A vida longe da ficção é cruel. Quando vemos as histórias de amor nas redes sociais tudo tem cores e alegria. O que acontece nas sombras nem sempre ganha luz, exceto quando a situação perde o controle.
A técnica de enfermagem Elize Matsunaga ganhou a luz midiática em 2012, após o brutal assassinato de seu marido Marcos Matsunaga, empresário importante do ramo alimentício. Ela matou e esquartejou a vítima para dificultar a elucidação do caso. O crime chocante virou um prato cheio para o noticiário policial e a mídia sensacionalista que explorou bastante o caso.
E não foi por acaso que um gênero de produções audiovisuais tem ganhado força nos últimos anos, o “True Crime” que mistura o fascínio e a curiosidade do público por crimes reais de grande repercussão ativadas por essa normalização da brutalidade do jornalismo policial diário. Esse gênero ajudou a popularizar diversos podcasts e agora chegou com tudo ao streaming.

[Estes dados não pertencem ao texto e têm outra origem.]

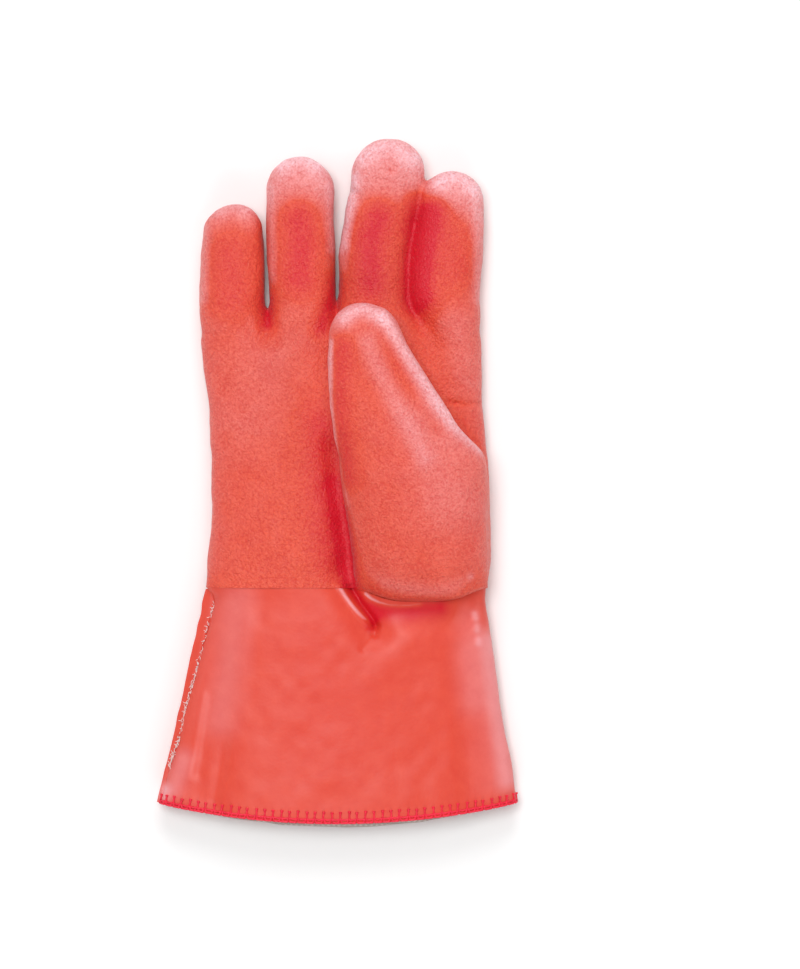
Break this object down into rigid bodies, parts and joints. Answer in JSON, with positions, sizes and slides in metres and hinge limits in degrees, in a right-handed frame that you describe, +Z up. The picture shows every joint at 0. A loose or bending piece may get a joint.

A Netflix aposta neste gênero pela primeira vez com “Elize Matsunaga: Era uma vez um Crime”. A série documental dirigida por Eliza Capai é precisa na abordagem dos 4 episódios e na construção da narrativa através da visão da defesa, da polícia, da imprensa, da promotoria e da própria assassina confessa Elize Matsunaga. Sem sensacionalismo, sem escolher lado, com a única preocupação e cuidado de contar uma boa história.
A fotografia é outro acerto com boas escolhas nos planos nos registros do cotidiano de Elize durante a saída temporária dela da cadeia que permitiu que ela pudesse dar os depoimentos.
A série se debruça sobre a versão superficial do casamento perfeito, marido exemplar com esposa dedicada, para mostrar o lado nada romântico e sombrio de uma relação abusiva e estranha longe dos olhos dos outros. Desde o fascínio por armas e um paiol mantido na cobertura onde o casal morava até os casos extraconjugais de Marcos e o passado de abusos e a vida como acompanhante de luxo de Elize, incluindo a forma como os dois se conheceram.
A montagem descasca esse lado sombrio em camadas com muito êxito sem pesar a mão e fazer juízo de valor. A profundidade de um trabalho como o deste documentário é importante para sair da discussão rasa dos programas policiais que com muita misoginia e outros preconceitos resumem os crimes do noticiário a uma simples luta entre o bem e o mal.
Ao ouvirmos uma assassina confessa de um crime brutal e observarmos o seu cotidiano, não estamos glamourizando o crime cometido, estamos vendo que ela é humana. E humanos erram. Elize foi condenada a 19 anos de prisão e com 7 anos passou a ser beneficiada com a saída temporária, um mecanismo de ressocialização de presos em regime fechado, previsto na legislação brasileira há anos, que independente de ideologia ou de conceitos sobre o crime cometido existe para que o detento não deixe de ser humano depois de anos no cárcere.
Desde a prisão preventiva ela não teve mais contato com a filha que depois teve a guarda revertida para os avós paternos e espera que em algum momento consiga judicialmente o direito de encontrá-la.
Com várias vidas destruídas numa história real e cruel é impossível concluir que o documentário mude a visão de que “o crime não compensa” num cenário desse onde todas as vidas foram mudadas para sempre por uma sucessão de escolhas ruins.